- Exercise brief
Transcribe, exactly as they appear, the line that contains "Turn this picture", the line that contains "42 loose discs.", and every line in between, and nothing else.

- Records provided
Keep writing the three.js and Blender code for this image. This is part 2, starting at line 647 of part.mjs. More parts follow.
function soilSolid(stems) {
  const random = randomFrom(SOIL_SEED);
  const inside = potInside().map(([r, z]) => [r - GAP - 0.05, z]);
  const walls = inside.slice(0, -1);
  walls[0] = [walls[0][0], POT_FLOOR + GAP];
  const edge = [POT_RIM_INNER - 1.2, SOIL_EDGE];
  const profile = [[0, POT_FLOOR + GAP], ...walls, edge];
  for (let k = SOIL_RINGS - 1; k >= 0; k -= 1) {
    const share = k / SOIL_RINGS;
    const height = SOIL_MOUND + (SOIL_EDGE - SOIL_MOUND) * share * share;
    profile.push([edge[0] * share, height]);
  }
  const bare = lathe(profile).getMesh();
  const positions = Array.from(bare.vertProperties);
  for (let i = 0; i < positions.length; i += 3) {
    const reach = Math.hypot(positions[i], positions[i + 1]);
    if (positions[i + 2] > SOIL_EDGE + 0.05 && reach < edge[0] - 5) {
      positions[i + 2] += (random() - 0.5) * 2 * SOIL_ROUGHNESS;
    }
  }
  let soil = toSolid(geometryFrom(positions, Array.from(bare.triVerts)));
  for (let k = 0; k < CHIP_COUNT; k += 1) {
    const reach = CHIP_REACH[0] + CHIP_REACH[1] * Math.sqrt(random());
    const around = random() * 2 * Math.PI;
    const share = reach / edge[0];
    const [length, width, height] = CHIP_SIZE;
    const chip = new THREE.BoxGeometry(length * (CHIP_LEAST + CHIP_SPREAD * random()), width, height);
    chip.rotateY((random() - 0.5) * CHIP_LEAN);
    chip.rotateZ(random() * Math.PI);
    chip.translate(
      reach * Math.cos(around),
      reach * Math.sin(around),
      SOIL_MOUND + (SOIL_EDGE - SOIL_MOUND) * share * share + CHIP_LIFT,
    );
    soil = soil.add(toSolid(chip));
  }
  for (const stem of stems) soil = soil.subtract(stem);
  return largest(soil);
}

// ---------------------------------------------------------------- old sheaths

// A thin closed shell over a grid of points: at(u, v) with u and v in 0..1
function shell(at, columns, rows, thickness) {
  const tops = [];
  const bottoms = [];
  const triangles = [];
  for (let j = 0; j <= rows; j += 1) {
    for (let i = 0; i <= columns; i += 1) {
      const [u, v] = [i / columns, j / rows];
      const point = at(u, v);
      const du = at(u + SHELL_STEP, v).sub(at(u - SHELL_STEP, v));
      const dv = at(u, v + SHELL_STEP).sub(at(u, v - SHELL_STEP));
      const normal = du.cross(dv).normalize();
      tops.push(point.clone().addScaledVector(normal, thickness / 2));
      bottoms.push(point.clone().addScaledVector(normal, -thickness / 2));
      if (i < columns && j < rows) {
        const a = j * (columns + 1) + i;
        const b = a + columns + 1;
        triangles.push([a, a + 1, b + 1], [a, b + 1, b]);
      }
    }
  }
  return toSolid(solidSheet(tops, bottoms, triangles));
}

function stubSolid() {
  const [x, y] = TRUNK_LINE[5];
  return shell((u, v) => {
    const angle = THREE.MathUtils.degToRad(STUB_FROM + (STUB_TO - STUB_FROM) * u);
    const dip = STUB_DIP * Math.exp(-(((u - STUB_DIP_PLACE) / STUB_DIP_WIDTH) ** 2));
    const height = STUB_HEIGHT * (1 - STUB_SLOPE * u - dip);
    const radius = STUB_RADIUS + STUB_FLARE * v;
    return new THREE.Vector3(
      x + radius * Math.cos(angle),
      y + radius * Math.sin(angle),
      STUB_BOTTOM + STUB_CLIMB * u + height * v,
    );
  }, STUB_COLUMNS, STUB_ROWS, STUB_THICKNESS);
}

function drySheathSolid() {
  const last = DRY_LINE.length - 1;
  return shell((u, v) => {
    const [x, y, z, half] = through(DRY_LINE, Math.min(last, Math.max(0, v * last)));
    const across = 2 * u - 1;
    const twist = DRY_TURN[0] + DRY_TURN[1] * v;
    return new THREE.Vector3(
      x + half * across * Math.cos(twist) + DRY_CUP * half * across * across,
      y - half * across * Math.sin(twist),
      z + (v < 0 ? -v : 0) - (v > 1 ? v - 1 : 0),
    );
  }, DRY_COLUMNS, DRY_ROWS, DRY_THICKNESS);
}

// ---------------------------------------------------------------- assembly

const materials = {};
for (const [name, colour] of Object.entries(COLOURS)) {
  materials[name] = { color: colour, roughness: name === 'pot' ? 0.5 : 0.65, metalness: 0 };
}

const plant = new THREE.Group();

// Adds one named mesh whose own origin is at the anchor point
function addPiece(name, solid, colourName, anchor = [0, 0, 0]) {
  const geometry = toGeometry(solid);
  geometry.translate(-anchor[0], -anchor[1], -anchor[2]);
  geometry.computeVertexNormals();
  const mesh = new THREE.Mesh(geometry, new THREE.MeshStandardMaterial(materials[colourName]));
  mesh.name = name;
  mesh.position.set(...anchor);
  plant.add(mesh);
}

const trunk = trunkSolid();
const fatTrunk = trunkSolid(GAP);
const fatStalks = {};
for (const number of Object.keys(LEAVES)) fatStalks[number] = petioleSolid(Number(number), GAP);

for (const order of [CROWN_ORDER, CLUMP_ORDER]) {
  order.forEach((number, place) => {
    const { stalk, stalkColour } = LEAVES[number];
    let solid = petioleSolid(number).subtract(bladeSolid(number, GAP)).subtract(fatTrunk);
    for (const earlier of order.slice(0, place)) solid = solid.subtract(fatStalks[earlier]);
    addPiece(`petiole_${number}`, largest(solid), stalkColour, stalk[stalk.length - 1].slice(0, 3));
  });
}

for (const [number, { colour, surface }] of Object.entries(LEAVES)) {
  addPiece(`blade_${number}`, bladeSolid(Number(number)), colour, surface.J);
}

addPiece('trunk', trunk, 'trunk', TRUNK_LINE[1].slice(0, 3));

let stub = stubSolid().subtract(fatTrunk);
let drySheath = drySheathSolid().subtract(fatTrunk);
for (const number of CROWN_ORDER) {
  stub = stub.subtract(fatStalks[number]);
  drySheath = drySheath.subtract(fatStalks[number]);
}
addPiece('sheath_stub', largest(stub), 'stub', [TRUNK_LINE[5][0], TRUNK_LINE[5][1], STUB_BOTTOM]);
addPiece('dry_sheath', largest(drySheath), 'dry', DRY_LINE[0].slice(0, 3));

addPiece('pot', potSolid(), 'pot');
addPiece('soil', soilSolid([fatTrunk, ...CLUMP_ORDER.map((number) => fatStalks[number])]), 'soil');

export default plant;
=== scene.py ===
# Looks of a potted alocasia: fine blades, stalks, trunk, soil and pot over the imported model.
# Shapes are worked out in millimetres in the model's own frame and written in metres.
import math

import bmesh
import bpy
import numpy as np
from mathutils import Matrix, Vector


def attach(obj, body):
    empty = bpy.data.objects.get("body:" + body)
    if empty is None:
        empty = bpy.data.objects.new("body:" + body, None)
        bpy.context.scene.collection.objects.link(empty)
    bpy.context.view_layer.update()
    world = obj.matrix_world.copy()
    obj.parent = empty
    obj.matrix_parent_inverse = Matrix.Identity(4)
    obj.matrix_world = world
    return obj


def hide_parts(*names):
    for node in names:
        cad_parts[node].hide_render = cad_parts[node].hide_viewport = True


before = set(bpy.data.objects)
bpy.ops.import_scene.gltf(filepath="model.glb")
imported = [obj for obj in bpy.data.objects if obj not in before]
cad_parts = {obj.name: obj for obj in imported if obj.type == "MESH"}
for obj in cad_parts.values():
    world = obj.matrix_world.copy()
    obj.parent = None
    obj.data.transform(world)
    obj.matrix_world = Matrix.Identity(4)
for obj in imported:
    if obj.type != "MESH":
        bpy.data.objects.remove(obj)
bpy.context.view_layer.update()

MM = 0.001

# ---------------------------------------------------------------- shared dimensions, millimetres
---
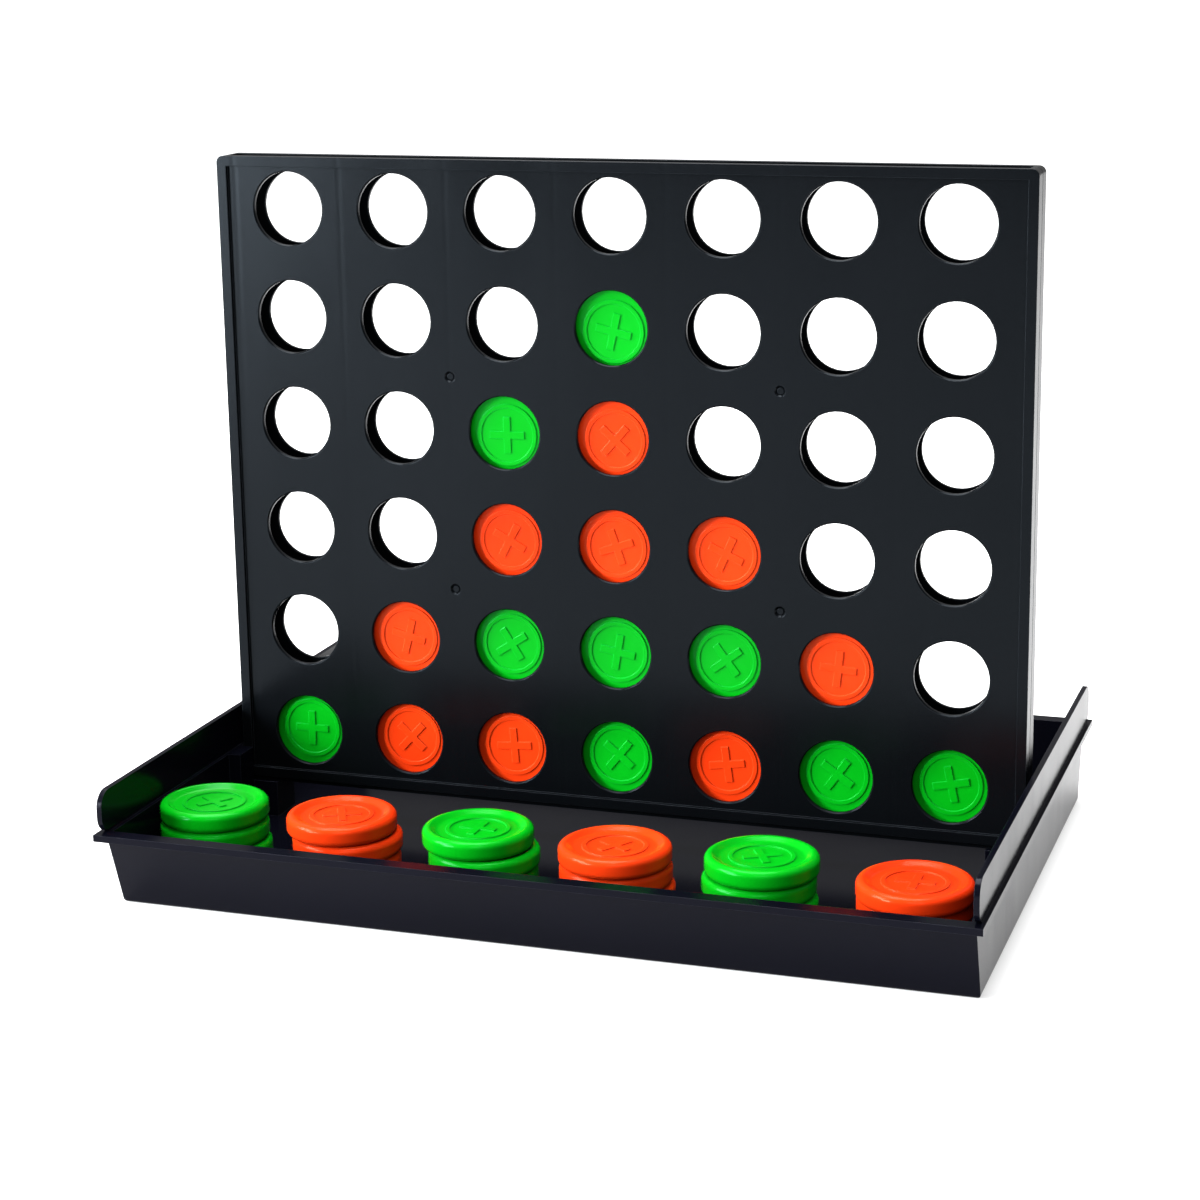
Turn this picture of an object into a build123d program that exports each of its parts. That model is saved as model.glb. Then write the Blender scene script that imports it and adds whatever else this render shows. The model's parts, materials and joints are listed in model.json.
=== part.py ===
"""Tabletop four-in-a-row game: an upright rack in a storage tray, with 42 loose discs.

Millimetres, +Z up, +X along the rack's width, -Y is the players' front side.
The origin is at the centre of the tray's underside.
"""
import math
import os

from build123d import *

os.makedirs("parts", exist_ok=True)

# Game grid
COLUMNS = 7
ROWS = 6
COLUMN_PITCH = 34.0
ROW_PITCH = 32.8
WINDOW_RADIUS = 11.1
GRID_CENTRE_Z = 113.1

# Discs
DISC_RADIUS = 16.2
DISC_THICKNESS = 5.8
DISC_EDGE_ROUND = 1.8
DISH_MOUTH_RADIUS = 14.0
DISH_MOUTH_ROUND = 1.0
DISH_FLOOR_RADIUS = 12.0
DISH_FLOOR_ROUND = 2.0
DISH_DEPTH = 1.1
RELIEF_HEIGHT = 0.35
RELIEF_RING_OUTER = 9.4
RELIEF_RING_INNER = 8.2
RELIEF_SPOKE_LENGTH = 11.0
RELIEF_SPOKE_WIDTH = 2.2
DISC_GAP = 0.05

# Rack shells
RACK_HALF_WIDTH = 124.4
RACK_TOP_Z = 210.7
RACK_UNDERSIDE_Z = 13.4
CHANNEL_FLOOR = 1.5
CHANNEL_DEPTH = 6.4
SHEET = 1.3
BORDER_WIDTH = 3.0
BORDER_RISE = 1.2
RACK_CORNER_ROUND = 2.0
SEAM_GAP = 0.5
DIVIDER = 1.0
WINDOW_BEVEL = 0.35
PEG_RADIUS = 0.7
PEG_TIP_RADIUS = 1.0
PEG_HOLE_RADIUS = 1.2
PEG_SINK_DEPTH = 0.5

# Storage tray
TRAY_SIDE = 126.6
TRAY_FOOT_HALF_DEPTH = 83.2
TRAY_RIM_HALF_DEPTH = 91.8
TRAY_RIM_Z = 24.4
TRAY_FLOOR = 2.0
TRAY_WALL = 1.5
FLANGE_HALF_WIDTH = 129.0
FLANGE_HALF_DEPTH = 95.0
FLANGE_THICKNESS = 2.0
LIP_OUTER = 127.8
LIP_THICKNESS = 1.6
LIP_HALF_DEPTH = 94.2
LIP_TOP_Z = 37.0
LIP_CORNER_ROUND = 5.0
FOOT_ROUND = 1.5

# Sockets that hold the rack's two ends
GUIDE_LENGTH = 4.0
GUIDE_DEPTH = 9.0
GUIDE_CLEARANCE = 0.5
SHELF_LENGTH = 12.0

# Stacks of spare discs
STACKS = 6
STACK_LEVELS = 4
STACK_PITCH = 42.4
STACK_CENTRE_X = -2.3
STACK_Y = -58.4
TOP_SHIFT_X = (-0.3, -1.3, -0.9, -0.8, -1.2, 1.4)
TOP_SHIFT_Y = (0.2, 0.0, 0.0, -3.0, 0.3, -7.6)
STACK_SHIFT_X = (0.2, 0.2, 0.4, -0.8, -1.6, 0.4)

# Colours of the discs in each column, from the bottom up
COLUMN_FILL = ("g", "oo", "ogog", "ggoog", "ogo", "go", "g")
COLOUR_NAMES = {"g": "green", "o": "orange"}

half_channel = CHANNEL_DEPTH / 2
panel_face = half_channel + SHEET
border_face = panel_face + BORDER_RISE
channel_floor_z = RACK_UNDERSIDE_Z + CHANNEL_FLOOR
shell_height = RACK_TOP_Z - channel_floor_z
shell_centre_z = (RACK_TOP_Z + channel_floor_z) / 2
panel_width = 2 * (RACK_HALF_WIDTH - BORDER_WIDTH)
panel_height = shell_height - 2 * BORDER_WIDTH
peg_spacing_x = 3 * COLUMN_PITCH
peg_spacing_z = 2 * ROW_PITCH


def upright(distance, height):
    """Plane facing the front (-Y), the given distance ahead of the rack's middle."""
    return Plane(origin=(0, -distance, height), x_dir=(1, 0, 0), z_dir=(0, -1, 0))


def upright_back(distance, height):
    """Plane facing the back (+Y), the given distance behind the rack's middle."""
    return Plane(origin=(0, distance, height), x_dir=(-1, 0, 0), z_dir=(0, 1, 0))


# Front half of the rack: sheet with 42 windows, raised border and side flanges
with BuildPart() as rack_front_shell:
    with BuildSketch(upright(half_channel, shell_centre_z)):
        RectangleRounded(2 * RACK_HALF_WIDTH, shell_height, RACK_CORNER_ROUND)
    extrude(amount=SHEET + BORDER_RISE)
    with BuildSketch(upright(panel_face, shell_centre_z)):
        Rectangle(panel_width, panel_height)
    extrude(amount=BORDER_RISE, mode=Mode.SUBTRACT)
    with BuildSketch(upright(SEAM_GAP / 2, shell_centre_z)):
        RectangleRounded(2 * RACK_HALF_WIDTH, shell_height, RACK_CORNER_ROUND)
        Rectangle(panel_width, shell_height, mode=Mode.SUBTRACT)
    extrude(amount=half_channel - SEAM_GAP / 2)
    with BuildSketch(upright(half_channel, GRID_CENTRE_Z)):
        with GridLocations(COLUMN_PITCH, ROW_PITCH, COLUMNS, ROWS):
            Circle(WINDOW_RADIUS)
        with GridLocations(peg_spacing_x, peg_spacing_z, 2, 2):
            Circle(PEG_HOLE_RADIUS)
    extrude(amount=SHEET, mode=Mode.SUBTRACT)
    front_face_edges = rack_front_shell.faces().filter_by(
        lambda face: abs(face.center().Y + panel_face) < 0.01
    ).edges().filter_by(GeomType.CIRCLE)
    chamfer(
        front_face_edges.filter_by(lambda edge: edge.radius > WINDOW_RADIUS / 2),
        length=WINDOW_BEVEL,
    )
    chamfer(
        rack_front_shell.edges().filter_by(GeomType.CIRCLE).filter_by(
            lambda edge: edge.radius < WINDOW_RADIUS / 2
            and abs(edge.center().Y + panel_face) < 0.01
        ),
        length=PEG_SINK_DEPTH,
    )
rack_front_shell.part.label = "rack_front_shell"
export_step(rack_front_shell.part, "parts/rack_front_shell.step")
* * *
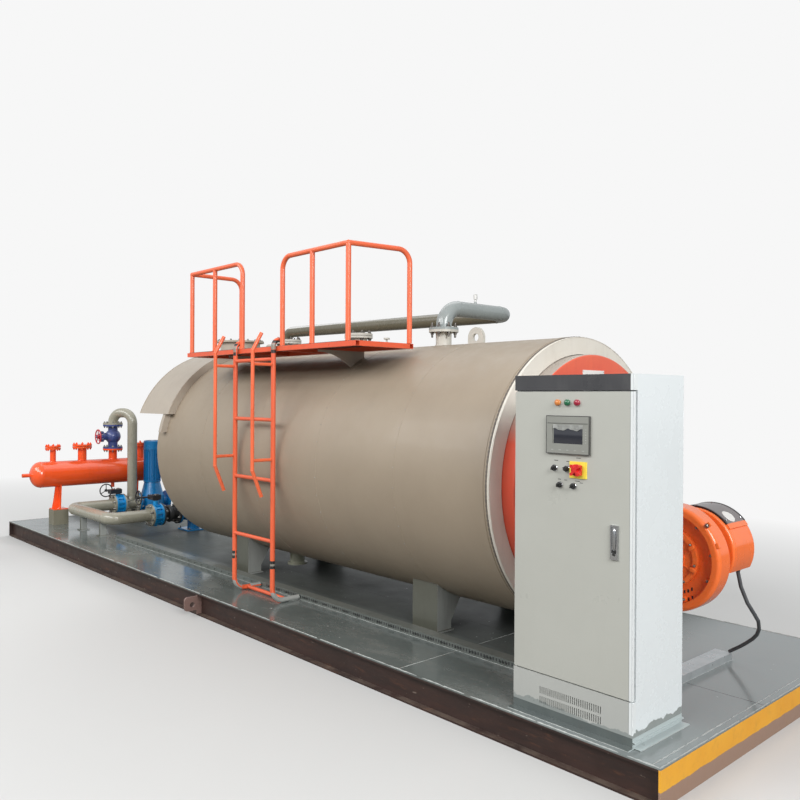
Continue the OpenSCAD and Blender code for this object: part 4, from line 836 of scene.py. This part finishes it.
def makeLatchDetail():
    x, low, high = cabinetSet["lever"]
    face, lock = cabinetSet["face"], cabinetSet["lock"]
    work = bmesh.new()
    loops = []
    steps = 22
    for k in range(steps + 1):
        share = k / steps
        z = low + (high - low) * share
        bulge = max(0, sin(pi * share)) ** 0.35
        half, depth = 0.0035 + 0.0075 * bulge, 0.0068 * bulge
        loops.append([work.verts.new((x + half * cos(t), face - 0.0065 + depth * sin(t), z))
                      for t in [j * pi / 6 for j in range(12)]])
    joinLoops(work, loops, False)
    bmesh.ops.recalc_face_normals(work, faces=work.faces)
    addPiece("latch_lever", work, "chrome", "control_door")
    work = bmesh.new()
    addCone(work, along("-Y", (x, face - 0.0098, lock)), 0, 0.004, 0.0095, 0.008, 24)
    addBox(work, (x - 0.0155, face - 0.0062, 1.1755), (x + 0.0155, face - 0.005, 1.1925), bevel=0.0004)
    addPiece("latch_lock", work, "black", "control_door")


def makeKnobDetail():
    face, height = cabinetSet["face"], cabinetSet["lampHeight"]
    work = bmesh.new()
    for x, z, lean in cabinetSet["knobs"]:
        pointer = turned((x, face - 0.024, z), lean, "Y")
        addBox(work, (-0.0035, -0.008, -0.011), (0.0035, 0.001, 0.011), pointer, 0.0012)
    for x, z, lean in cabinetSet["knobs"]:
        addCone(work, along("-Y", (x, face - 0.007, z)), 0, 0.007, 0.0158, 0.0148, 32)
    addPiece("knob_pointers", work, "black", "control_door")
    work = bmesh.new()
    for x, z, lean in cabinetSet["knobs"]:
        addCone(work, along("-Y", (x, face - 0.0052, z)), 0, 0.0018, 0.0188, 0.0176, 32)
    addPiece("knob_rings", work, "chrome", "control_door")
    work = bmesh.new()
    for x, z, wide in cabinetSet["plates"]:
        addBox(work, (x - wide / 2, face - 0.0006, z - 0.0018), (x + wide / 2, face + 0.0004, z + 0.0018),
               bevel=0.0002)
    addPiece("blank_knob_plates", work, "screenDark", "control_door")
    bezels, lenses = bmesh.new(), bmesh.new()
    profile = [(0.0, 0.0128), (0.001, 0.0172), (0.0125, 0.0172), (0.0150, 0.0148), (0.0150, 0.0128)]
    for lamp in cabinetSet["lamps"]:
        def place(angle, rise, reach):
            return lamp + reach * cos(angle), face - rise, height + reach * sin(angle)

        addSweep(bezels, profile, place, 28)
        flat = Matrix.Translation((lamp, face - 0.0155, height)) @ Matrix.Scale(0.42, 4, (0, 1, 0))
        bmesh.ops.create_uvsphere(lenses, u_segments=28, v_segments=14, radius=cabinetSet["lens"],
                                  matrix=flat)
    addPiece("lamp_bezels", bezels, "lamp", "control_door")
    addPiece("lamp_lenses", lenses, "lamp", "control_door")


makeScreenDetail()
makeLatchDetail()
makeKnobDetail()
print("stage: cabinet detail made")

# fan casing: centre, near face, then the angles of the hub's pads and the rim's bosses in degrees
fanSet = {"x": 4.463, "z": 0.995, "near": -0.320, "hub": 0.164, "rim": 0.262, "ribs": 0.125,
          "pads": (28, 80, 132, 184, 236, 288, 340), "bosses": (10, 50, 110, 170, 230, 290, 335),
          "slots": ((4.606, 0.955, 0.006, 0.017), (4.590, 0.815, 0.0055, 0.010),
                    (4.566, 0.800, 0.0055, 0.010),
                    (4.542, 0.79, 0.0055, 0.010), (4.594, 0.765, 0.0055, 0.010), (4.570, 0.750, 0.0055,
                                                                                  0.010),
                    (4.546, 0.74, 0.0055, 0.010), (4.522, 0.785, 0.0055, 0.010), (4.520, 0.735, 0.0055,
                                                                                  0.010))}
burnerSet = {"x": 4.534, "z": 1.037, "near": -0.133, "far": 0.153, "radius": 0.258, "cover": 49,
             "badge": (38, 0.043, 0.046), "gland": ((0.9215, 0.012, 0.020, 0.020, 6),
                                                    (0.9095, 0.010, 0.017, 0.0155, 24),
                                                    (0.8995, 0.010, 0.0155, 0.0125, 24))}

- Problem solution
Turn this picture of an object into a build123d program that exports each of its parts. That model is saved as model.glb. Then write the Blender scene script that imports it and adds whatever else this render shows. The model's parts, materials and joints are listed in model.json.
=== part.py ===
"""Tabletop four-in-a-row game: an upright rack in a storage tray, with 42 loose discs.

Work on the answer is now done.